A similar dynamic emerged after the collapse of a military coup d'etat against Venezuelan President Hugo Chavez Frias, which top administration officials had initially greeted with undisguised rapture.

As tensions mounted in the days before the coup, Washington warned publicly that it would reject any interruption of the democratic process that would violate the new Inter-American Democracy Charter of the Organization of American States (OAS).

Once the coup got under way, administration officials not only accepted as fact the coup-makers' self-serving account of what had taken place but broadcast that version and even suggested that Cuban troops might be supporting Chavez without the slightest offer of evidence or proof for any of its assertions.

The administration now says its initial account was based on the best information available at the time, and was absolutely not intended to encourage the coup's success.
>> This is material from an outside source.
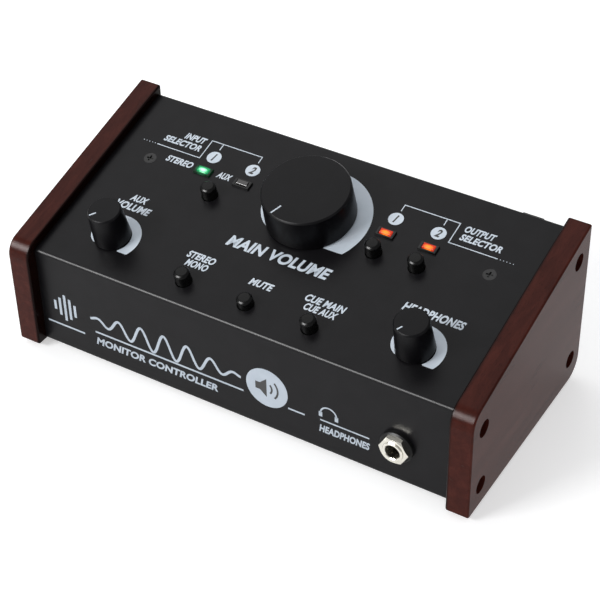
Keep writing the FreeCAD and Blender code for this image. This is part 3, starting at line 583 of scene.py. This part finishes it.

Yet, in contrast to the OAS Secretary-General who headed a fact-finding mission to Caracas after the coup fell apart, no senior U.S. official has publicly denounced the military's role in the attempted takeover or even referred to what took place as an attempted coup.

At the same time, the administration has insisted not only that it had no role in what took place, but also that it had no prior knowledge that something was afoot. "Let me now say, categorically, the United States did not participate in, inspire, encourage, foment, wink at, not at, close its eyes to, or in any way leave the impression that it would support a coup of any kind in Venezuela," said Deputy Assistant Secretary for Western Hemisphere Affairs Lino Gutierrez this week.

Yet, it appears that somehow the coup-makers, a number of whom met personally with U.S. officials here and in Caracas over the past several months, got a different idea, and that U.S. Ambassador Charles Shapiro repeatedly advised the self-declared interim president, Pedro Carmona, against his dissolution of the Venezuelan Congress in order, apparently, to maintain an aura of legality around what Washington preferred to call a change of government.

"The signals were obviously mixed at best," said Bill Spencer, director of the non-governmental Washington Office on Latin America. "And you don't send mixed signals to people who are talking about overthrowing a democratically elected government and then embrace them when they do it."

In the Venezuelan case, "mixed signals" clearly translated as a "green light" to the coup makers. "You have to be categorical and clear about it; if you're not, you're opening yourself to all kinds of interpretations," said Spencer, adding he worries the administration's continuing refusal to admit that a coup was attempted in Caracas last week will encourage future coup-plotters.

In the Mideast case, the problem of "mixed signals" was even clearer, making it much easier for Sharon to believe that he had a "green light" for continuing his attacks on Palestinian communities all over the West Bank despite Bush's demands for an immediate withdrawal.

Thus, while Powell was consistent in echoing those demands, other officials, notably Defense Secretary Donald Rumsfeld and Wolfowitz, made clear their lack of enthusiasm for the mission.

At the same time, Bush, his spokesman, Ari Fleischer, and National Security Advisor Condoleezza Rice either went silent or said different things at different times about the urgency with which Bush expected Sharon would comply with his wishes.

In both cases, Washington found itself completely isolated from its traditional allies, who criticised the administration not only for incoherence and/or cynicism, but also for insisting on interpretations of reality that were so patently at odds with the real thing.

Latin American leaders acted as one in denouncing Chavez's ouster as a coup the same afternoon that U.S. officials said there was no reason for a fuss. Similarly, Washington's European allies made little secret of their own disgust and distress at the administration's refusal to criticise Sharon even as he flouted Powell and wreaked havoc on the Palestinians.

This pattern is becoming a notable feature of the Bush administration. Washington Post columnist Michael Kinsley describes it as a tendency to "construct an alternative reality on some topic, and to regard anyone who objects to it as a sniveling dweeb obsessed with 'nuance'."